Well, to start with, everyone who sees themselves as being part of this thing has a pretty different background. We’ve studied different things, had different experiences inside and outside of games, and have different expectations of criticism (among other differences). This isn’t a bad thing, but it is an added complication. While Kirk Hamilton and Gaines Hubbell talked about audiences very briefly, I never got a sense of what the audience of CP was, or what the proposed audiences of games criticism for each talk were. Yes, there was this immediate audience – those that showed up to the conference or those tuning into the Twitch stream – but it feels like only looking at that audience would be doing CP a disservice.

Of course, there’s the audience that the name pokes some fun at. CP became something of a pre-conference to the Game Developer’s Conference (GDC). I’m not certain how that happened or how the conference was organized, so I’m unsure of how strong the tie is there, but let’s run with it for a second. It has been central to this generation/movement/period of games criticism to at least purport a utility to games design and development. We’re writing because we love video games and we want to see them get “better” in the broadest sense. We see criticism as a possible vehicle for this. We hope that developers read our work and think about issues like representation, consumerism, player experience and a whole host of other issues. It is a hope and not a reality for the majority of us and I think many are alright with that being the case. We’re just not OK with sitting on the sidelines when it comes to games.

However, many have talked about this before, so how about we expand the audience even more? CP wasn’t about persuading a developer, writer, journalist, designer, etc. Many of the talks might have been addressed to these individual groups, but this wasn’t an individual thrust, it was a collective one. Who was the audience of CP? I think it might be easier to ask: Who wasn’t the audience of CP? For me, CP was saying to everyone who would listen – and there were a good number of people listening – games critics exist, games criticism is a thing, and we’re going to be here whether you care or not. No, that’s too toned down for CP. It was really, we’re going to keep writing and fuck off if you don’t think we should be taken seriously or if you don’t think this knowledge is valuable. It was an amplified and indirect response to those calling for Lester Bangses, Roger Eberts, and Pauline Kaels of games criticism. It highlighted our own celebrities, yes, but also rejected the ideal of that kind of celebrity in its own way.

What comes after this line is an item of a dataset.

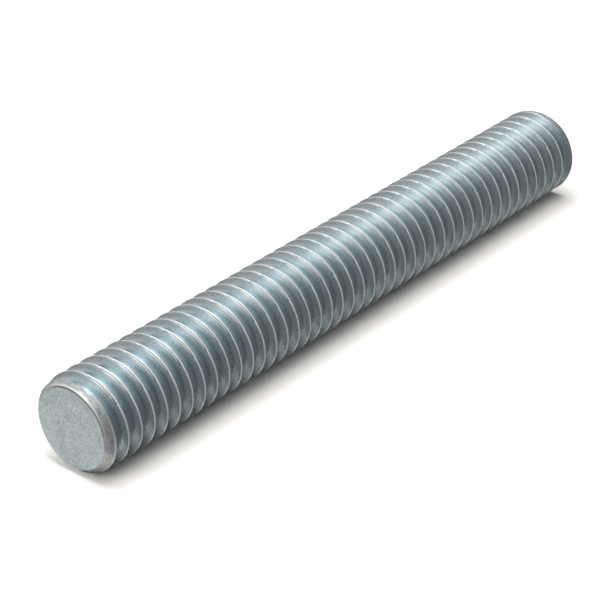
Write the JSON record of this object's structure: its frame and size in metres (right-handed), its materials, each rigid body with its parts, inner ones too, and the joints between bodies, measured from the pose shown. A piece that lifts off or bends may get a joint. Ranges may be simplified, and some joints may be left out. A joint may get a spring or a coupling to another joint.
{
  "type": "threaded rod",
  "caption": "Straight steel rod with a right-hand thread from end to end and a chamfer at each end, zinc plated, for nuts and tapped holes.",
  "frame": {"origin": "middle of the rod's lower end face", "axes": "+Z along the rod's axis, from the lower end to the upper end; +X is the direction from which the thread's start angle is measured"},
  "size_m": [0.008, 0.008, 0.062],
  "materials": {
    "zinc_plated_steel": "bright zinc plating, satin, with bright rubbed crests"
  },
  "bodies": {
    "root": {"threaded_rod": "zinc_plated_steel"}
  },
  "joints": []
}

However, it didn’t come with the stench of trying to legitimate itself. There was no sense of adolescence at CP like in so many other areas of games discourse. There was no mention of the Citizen Game of Video Kanes nor was anyone upset that people might not be listening. What we saw were a group of people who let go of the legitimacy of games argument a long time ago, freeing them up to discuss games themselves. It was a group of people that were hungry for more, of course, but not dependent on it. At the very least, it was refreshing. Much more than that, though, it was empowering. It was a call to action and an invitation. CP said, “Let’s go out and critique games and make games and critique each other. If you’re interested we’ll be here, come over whenever you want to.”